Challenge:
Reproduce the span that opens at the line containing "base_fork = caster_top(RAIL_Z - 6)" and closes at the line containing "depsgraph = bpy.context.evaluated_depsgraph_get()", both lines included, without alteration and without any other line.

Data for this task:
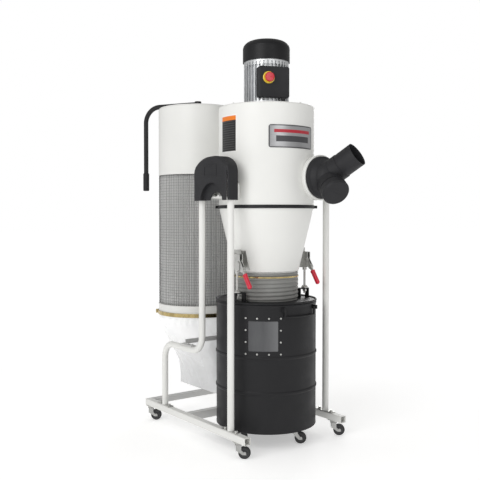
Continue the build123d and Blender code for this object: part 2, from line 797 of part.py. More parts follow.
def lid():
    """Flat lid with a rolled rim, a collar for the hose and two strap bridges."""
    disc = lathe([
        (LID_HOLE_R, LID_Z),
        (DRUM_R + 1.5, LID_Z),
        (DRUM_R + 3.5, LID_Z + 2),
        (DRUM_R + 3.5, LID_Z + 6),
        (DRUM_R + 1, LID_Z + 8),
        (DRUM_R - 3, LID_Z + 7),
        (DRUM_R - 5, LID_Z + LID_T),
        (LID_HOLE_R + 3.5, LID_Z + LID_T),
        (LID_HOLE_R + 3.5, 636),
        (LID_HOLE_R, 636),
    ])
    z0 = LID_Z + LID_T
    bridge = block(-38, 17.5, -12, 12, z0, LIFT_TOP)
    bridge = fillet(bridge.edges().filter_by(Axis.Y).group_by(Axis.Z)[-1], 5.0)
    bridge -= block(-32, 12.5, -13, 13, z0 - 1, LIFT_TOP - 5)
    bridge -= rod(LIFT_ROD_R, z0, LIFT_TOP + 1)
    bridge = at(LIFT_X, LIFT_Y, 0, bridge) & rod(DRUM_R - 5.2, 500, 700)
    return Compound([disc, bridge, mirrored(bridge)])


def lift_rods():
    """Threaded rod with its nuts and cone, through each of the lid's bridges."""
    stud = rod(LIFT_ROD_R, LIFT_TOP - 24, STUD_TOP)
    stud += at(0, 0, LIFT_TOP - 15, extrude(RegularPolygon(9.5, 6), 9.9))
    stud += at(0, 0, LIFT_TOP, lathe([(0, 0), (15, 0), (15, 2.5), (9, 11), (0, 11)]))
    return both_sides(at(LIFT_X, LIFT_Y, 0, stud))


# ---------------------------------------------------------------- clamps
def clamp_bracket():
    """Plate off the cone with a curved flange, the two ears of the lever and the rod's guide."""
    def cone_at(z):
        return CONE_R + (BARREL_R - 1 - CONE_R) * (z - CONE_Z) / (BAND_Z - 1 - CONE_Z)

    cone = lathe([(0, CONE_Z), (cone_at(CONE_Z), CONE_Z), (cone_at(900), 900), (0, 900)])
    skin = lathe([(0, CONE_Z), (cone_at(CONE_Z) + 2.5, CONE_Z), (cone_at(900) + 2.5, 900), (0, 900)])
    body = block(120, 198, -31, -27, 738, 826)
    body += skin & block(120, 198, -55, -3, 742, 822)
    for side in (-1, 1):
        ear = block(side * 8 - 1.5, side * 8 + 1.5, -30, 14, 742, 808)
        body += at(LIFT_X, LIFT_Y + 4, 0, ear)
    body -= cone
    body += Pos(LIFT_X, PIVOT_Y, PIVOT_Z) * Rot(0, 90, 0) * Cylinder(4.0, 26)
    lip = ring(9.5, LIFT_ROD_R + 0.1, 728, 742)
    lip += block(-9.5, 9.5, -20, 14, 740, 743) - rod(9, 700, 760)
    return body + at(LIFT_X, LIFT_Y, 0, lip)


def lever_shape():
    """Forked lever about the pivot, built along -Z and then tilted to the front."""
    cheek = block(-6.2, 6.2, -9, 9, -48, 11)
    cheek = fillet(cheek.edges().filter_by(Axis.X), 6.0)
    cheek -= block(-3.2, 3.2, -20, 20, -30, 20)
    cheek -= Rot(0, 90, 0) * Cylinder(4.05, 40)
    shank = at(0, 0, -(48 + LEVER_LEN - 20) / 2, Box(8, 10, LEVER_LEN - 20 - 46))
    return cheek + shank


def place_lever(shape):
    return Pos(LIFT_X, PIVOT_Y, PIVOT_Z) * Rot(-LEVER_TILT, 0, 0) * shape


def grip_shape():
    body = at(0, 0, -(62 + LEVER_LEN) / 2, Box(17, 21, LEVER_LEN - 62))
    body = fillet(body.edges().filter_by(Axis.Z), 7.5)
    body = fillet(body.edges().group_by(Axis.Z)[0], 5.0)
    return body - at(0, 0, -(48 + LEVER_LEN - 20) / 2, Box(8, 10, LEVER_LEN - 20 - 46))


# ---------------------------------------------------------------- drum
def drum():
    w = DRUM_WALL
    chime = DRUM_R + 0.5
    outer = [(0, DRUM_Z), (DRUM_R - 4, DRUM_Z)]
    outer += [(chime, DRUM_Z + 2), (chime, DRUM_Z + 9), (DRUM_R, DRUM_Z + 12)]
    inner = [(0, DRUM_Z + 6), (DRUM_R - w, DRUM_Z + 6)]
    for z in HOOP_Z:
        for dr, dz in ((0, -8), (HOOP_RISE, -3), (HOOP_RISE, 3), (0, 8)):
            outer.append((DRUM_R + dr, z + dz))
            inner.append((DRUM_R + dr - w, z + dz))
    outer += [(DRUM_R + dr, DRUM_TOP + dz) for dr, dz in ((0, -12), (2, -8), (2, -2), (0, 0))]
    inner += [(DRUM_R + dr, DRUM_TOP + dz) for dr, dz in ((-w, -14), (-6, -12), (-6, 0))]
    shell = lathe(outer + inner[::-1])
    cut = Box(2 * WINDOW_HALF, 30, 2 * WINDOW_HALF)
    cut = fillet(cut.edges().filter_by(Axis.Y), 4.0)
    return shell - facing(WINDOW_AZ, DRUM_R, WINDOW_Z, cut)


def drum_window():
    r = DRUM_R - DRUM_WALL
    return ring(r, r - 3, WINDOW_Z - 100, WINDOW_Z + 100) & facing(
        WINDOW_AZ, DRUM_R, WINDOW_Z, Box(2 * SCREW_HALF + 16, 60, 2 * SCREW_HALF + 16)
    )


def window_screws():
    """Screws all round the window, four along each side."""
    screws = []
    steps = (-1.0, -1.0 / 3, 1.0 / 3, 1.0)
    half_angle = degrees(SCREW_HALF / DRUM_R)
    for i, across in enumerate(steps):
        for j, up in enumerate(steps):
            if i in (0, 3) or j in (0, 3):
                height = WINDOW_Z + up * SCREW_HALF
                az = WINDOW_AZ + across * half_angle
                screws.append(facing(az, DRUM_R, height, dome_screw(4.2, 2.8)))
    return screws


def handle_end(side, radius, z):
    a = radians(HANDLE_HALF)
    return Vector(side * radius * sin(a), -radius * cos(a), z)


def handle_lugs():
    """The two ears on the drum that hold the handle's pins."""
    lugs = []
    for side in (-1, 1):
        pivot = handle_end(side, HANDLE_PIVOT_R, HANDLE_Z)
        lug = Pos(pivot.X + side * 8.5, pivot.Y + 5, HANDLE_Z) * Box(8, 24, 16)
        lug -= Pos(pivot.X, pivot.Y, HANDLE_Z) * Rot(0, 90, 0) * Cylinder(HANDLE_ROD + 0.1, 60)
        lug = Rot(0, 0, HANDLE_AZ) * lug
        lugs.append(lug - rod(DRUM_R, 500, 640))
    return lugs


def drum_handle():
    """Bent rod that hangs against the drum from its two turned-out ends."""
    reach = DRUM_R + 7
    left = handle_end(-1, reach, HANDLE_Z - HANDLE_DROP)
    right = handle_end(1, reach, HANDLE_Z - HANDLE_DROP)
    bow = ThreePointArc(left, (0, -reach, HANDLE_Z - HANDLE_DROP), right)
    body = sweep(Plane(origin=left, z_dir=bow % 0) * Circle(HANDLE_ROD), path=bow)
    for side, low in ((-1, left), (1, right)):
        pivot = handle_end(side, HANDLE_PIVOT_R, HANDLE_Z)
        body += round_rod(low, pivot, HANDLE_ROD)
        body += Pos(*low) * Sphere(HANDLE_ROD)
        body += Pos(*pivot) * Sphere(HANDLE_ROD)
        body += round_rod(pivot, pivot + Vector(side * 14, 0, 0), HANDLE_ROD)
    return Rot(0, 0, HANDLE_AZ) * body


# ---------------------------------------------------------------- casters
def caster_top(z):
    """Fork with its race, bearing cap, stem and axle; the top race stands still above height z."""
    fork = at(0, 0, z - 5, lathe([(0, 0), (15, 0), (15, 3), (11, 4.6), (0, 4.6)]))
    for side in (-1, 1):
        cheek = block(-11, 11, side * 11.2 - 1.2, side * 11.2 + 1.2, z - 26, z - 3)
        fork += cheek
        low = WHEEL_R - 7
        corners = [(-11, 0, z - 24), (11, 0, z - 24), (TRAIL + 8, 0, low), (TRAIL - 8, 0, low)]
        leg = extrude(make_face(Polyline(*corners, close=True)), 2.4, dir=(0, 1, 0))
        fork += at(0, side * 11.2 - 1.2, 0, leg)
    fork += block(-11, 11, -12, 12, z - 6, z - 3)
    fork += at(TRAIL, 0, WHEEL_R, Rot(90, 0, 0) * Cylinder(AXLE_R, 27))
    for side in (-1, 1):
        head = Rot(90, 0, 0) * Cylinder(6.5, 3)
        fork += at(TRAIL, side * 13.4, WHEEL_R, head)
    return fork


def caster_wheel():
    profile = [
        (AXLE_R + 0.05, -WHEEL_W / 2),
        (11, -WHEEL_W / 2),
        (11.5, -WHEEL_W / 2 + 2),
        (18, -WHEEL_W / 2 + 2.5),
        (22, -WHEEL_W / 2 + 0.8),
        (24, -WHEEL_W / 2 + 1.8),
        (WHEEL_R, -WHEEL_W / 2 + 4.5),
    ]
    profile += [(r, -z) for r, z in reversed(profile)]
    return at(TRAIL, 0, WHEEL_R, Rot(90, 0, 0) * lathe(profile))


def caster_plate(x, y, z_top, size):
    plate = at(x, y, z_top - 1.25, Box(size, size * 1.5, 2.5))
    race = at(x, y, z_top - 4.2, Cylinder(16, 3.4))
    return plate + race


def place_caster(shape, x, y):
    return Pos(x, y, 0) * Rot(0, 0, TRAIL_AZ - 90) * shape


def drum_caster_xy(az):
    a = radians(az)
    return DRUM_CASTER_R * sin(a), -DRUM_CASTER_R * cos(a)


# ---------------------------------------------------------------- assembly
def build():
    rail = base_rail()
    NODES["base_rail_right"] = rail
    NODES["base_rail_left"] = mirrored(rail)
    members = [angle_member(RAIL_REAR - MEMBER_D, False), angle_member(MID_MEMBER_Y, True), cross_bar()]
    NODES["cross_members"] = Compound(members)
    frame = side_frame()
    NODES["side_frame_right"] = frame
    NODES["side_frame_left"] = mirrored(frame)
    plates = [frame_fasteners()]
    for x, y in BASE_CASTERS.values():
        plates.append(caster_plate(x, y, RAIL_Z, 30))
    NODES["frame_fasteners"] = Compound(plates)
    cover = top_cover()
    NODES["top_cover_right"] = cover
    NODES["top_cover_left"] = mirrored(cover)
    NODES["hanger_brackets"] = both_sides(hanger())

    NODES["cyclone_barrel"] = cyclone_barrel()
    NODES["inlet_duct"] = inlet_duct()
    NODES["cyclone_cone"] = cyclone_cone()
    NODES["cone_band"] = cone_band()
    NODES["vortex_deck"] = vortex_deck()
    NODES["motor_plate"] = motor_plate()
    NODES["outlet_duct"] = outlet_duct()
    NODES["nameplate"] = nameplate()
    NODES["label"] = label()
    NODES["inlet_adapter"] = inlet_adapter()
    NODES["port_cap"] = port_cap()

    NODES["motor_body"] = motor_body()
    NODES["fan_cover"] = fan_cover()
    NODES["switch_box"] = switch_box()
    NODES["switch_ring"] = switch_ring()
    NODES["stop_button"] = stop_button()
    NODES["motor_rotor"] = motor_rotor()
    NODES["impeller"] = impeller()

    NODES["filter_housing"] = filter_housing()
    NODES["filter_medium"] = filter_medium()
    NODES["filter_cage"] = filter_cage()
    NODES["filter_base_ring"] = filter_base_ring()
    bag_band = at(0, FILTER_Y, 0, band_clamp(FILTER_R + 4.2, BAG_BAND_Z, 18, -126))
    hose_band = band_clamp(HOSE_R, 709, 6, 150)
    NODES["band_clamps"] = Compound([bag_band, hose_band])
    NODES["collection_bag"] = collection_bag()
    NODES["filter_crank"] = filter_crank()

    NODES["flex_hose"] = flex_hose()
    NODES["lid"] = lid()
    NODES["lift_rods"] = lift_rods()
    NODES["clamp_brackets"] = both_sides(clamp_bracket())
    lever = place_lever(lever_shape())
    NODES["lever_right"] = lever
    NODES["lever_left"] = mirrored(lever)
    grip = place_lever(grip_shape())
    NODES["grip_right"] = grip
    NODES["grip_left"] = mirrored(grip)

    fittings = handle_lugs()
    for az in DRUM_CASTERS.values():
        x, y = drum_caster_xy(az)
        fittings.append(caster_plate(x, y, DRUM_Z, 34))
    NODES["drum"] = Compound([drum()] + fittings)
    NODES["drum_window"] = drum_window()
    NODES["window_screws"] = Compound(window_screws())
    NODES["drum_handle"] = drum_handle()

    base_fork = caster_top(RAIL_Z - 6)
    wheel = caster_wheel()
    for key, (x, y) in BASE_CASTERS.items():
        NODES[f"caster_fork_{key}"] = place_caster(base_fork, x, y)
        NODES[f"caster_wheel_{key}"] = place_caster(wheel, x, y)
    drum_fork = caster_top(DRUM_Z - 6)
    for key, az in DRUM_CASTERS.items():
        x, y = drum_caster_xy(az)
        NODES[f"drum_fork_{key}"] = place_caster(drum_fork, x, y)
        NODES[f"drum_wheel_{key}"] = place_caster(wheel, x, y)


def main():
    build()
    os.makedirs("parts", exist_ok=True)
    box = Compound(list(NODES.values())).bounding_box()
    shift = Vector(-(box.min.X + box.max.X) / 2, -(box.min.Y + box.max.Y) / 2, -box.min.Z)
    for name, shape in NODES.items():
        moved = Pos(*shift) * shape
        export_step(moved, f"parts/{name}.step")
        size = moved.bounding_box().size
        print(name, round(size.X, 1), round(size.Y, 1), round(size.Z, 1), round(shape.volume / 1000, 1))
    print("shift", shift, "overall", box.size, "nodes", len(NODES))


main()
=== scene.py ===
import json
from math import asin, cos, exp, pi, radians, sin, sqrt

import bpy
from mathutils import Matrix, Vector, noise


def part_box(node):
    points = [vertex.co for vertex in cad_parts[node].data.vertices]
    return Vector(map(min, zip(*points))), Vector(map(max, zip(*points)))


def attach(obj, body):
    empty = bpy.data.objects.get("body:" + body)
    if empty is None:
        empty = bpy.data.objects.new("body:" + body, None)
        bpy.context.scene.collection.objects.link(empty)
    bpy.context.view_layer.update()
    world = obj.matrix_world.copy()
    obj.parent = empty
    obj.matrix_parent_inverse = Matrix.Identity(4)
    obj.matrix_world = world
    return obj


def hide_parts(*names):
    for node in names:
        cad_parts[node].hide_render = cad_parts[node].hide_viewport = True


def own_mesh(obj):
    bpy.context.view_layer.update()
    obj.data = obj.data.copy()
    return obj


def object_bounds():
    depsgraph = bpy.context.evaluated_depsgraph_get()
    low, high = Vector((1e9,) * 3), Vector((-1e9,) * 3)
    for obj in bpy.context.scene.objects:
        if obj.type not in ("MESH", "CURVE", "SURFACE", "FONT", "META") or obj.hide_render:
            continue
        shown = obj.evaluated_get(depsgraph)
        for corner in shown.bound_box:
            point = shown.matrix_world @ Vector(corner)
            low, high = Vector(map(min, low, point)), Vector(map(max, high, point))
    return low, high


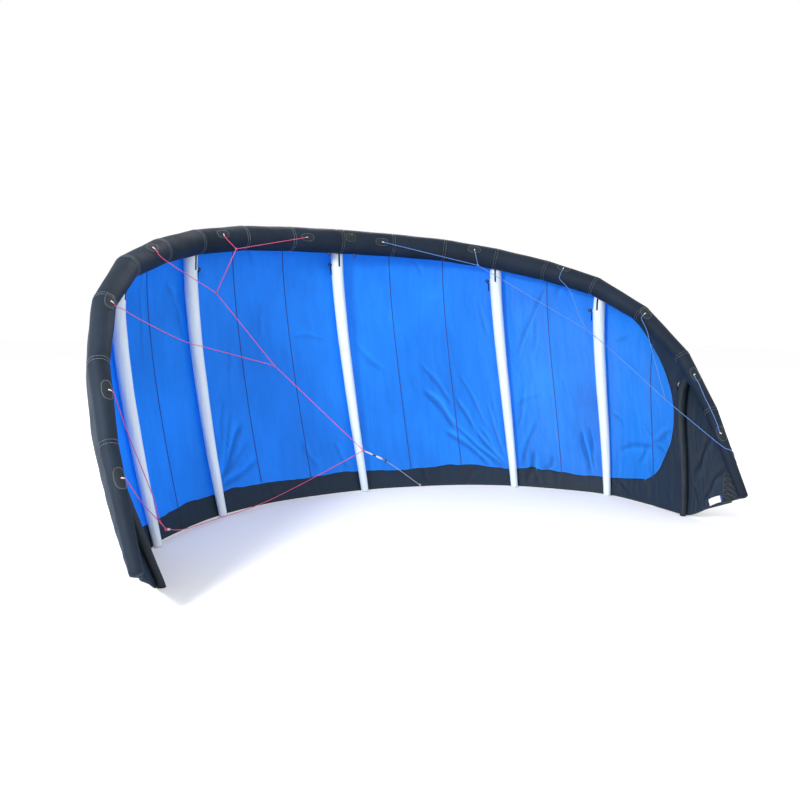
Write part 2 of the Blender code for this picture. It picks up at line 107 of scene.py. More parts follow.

Exercise answer:
    base_fork = caster_top(RAIL_Z - 6)
    wheel = caster_wheel()
    for key, (x, y) in BASE_CASTERS.items():
        NODES[f"caster_fork_{key}"] = place_caster(base_fork, x, y)
        NODES[f"caster_wheel_{key}"] = place_caster(wheel, x, y)
    drum_fork = caster_top(DRUM_Z - 6)
    for key, az in DRUM_CASTERS.items():
        x, y = drum_caster_xy(az)
        NODES[f"drum_fork_{key}"] = place_caster(drum_fork, x, y)
        NODES[f"drum_wheel_{key}"] = place_caster(wheel, x, y)


def main():
    build()
    os.makedirs("parts", exist_ok=True)
    box = Compound(list(NODES.values())).bounding_box()
    shift = Vector(-(box.min.X + box.max.X) / 2, -(box.min.Y + box.max.Y) / 2, -box.min.Z)
    for name, shape in NODES.items():
        moved = Pos(*shift) * shape
        export_step(moved, f"parts/{name}.step")
        size = moved.bounding_box().size
        print(name, round(size.X, 1), round(size.Y, 1), round(size.Z, 1), round(shape.volume / 1000, 1))
    print("shift", shift, "overall", box.size, "nodes", len(NODES))


main()
=== scene.py ===
import json
from math import asin, cos, exp, pi, radians, sin, sqrt

import bpy
from mathutils import Matrix, Vector, noise


def part_box(node):
    points = [vertex.co for vertex in cad_parts[node].data.vertices]
    return Vector(map(min, zip(*points))), Vector(map(max, zip(*points)))


def attach(obj, body):
    empty = bpy.data.objects.get("body:" + body)
    if empty is None:
        empty = bpy.data.objects.new("body:" + body, None)
        bpy.context.scene.collection.objects.link(empty)
    bpy.context.view_layer.update()
    world = obj.matrix_world.copy()
    obj.parent = empty
    obj.matrix_parent_inverse = Matrix.Identity(4)
    obj.matrix_world = world
    return obj


def hide_parts(*names):
    for node in names:
        cad_parts[node].hide_render = cad_parts[node].hide_viewport = True


def own_mesh(obj):
    bpy.context.view_layer.update()
    obj.data = obj.data.copy()
    return obj


def object_bounds():
    depsgraph = bpy.context.evaluated_depsgraph_get()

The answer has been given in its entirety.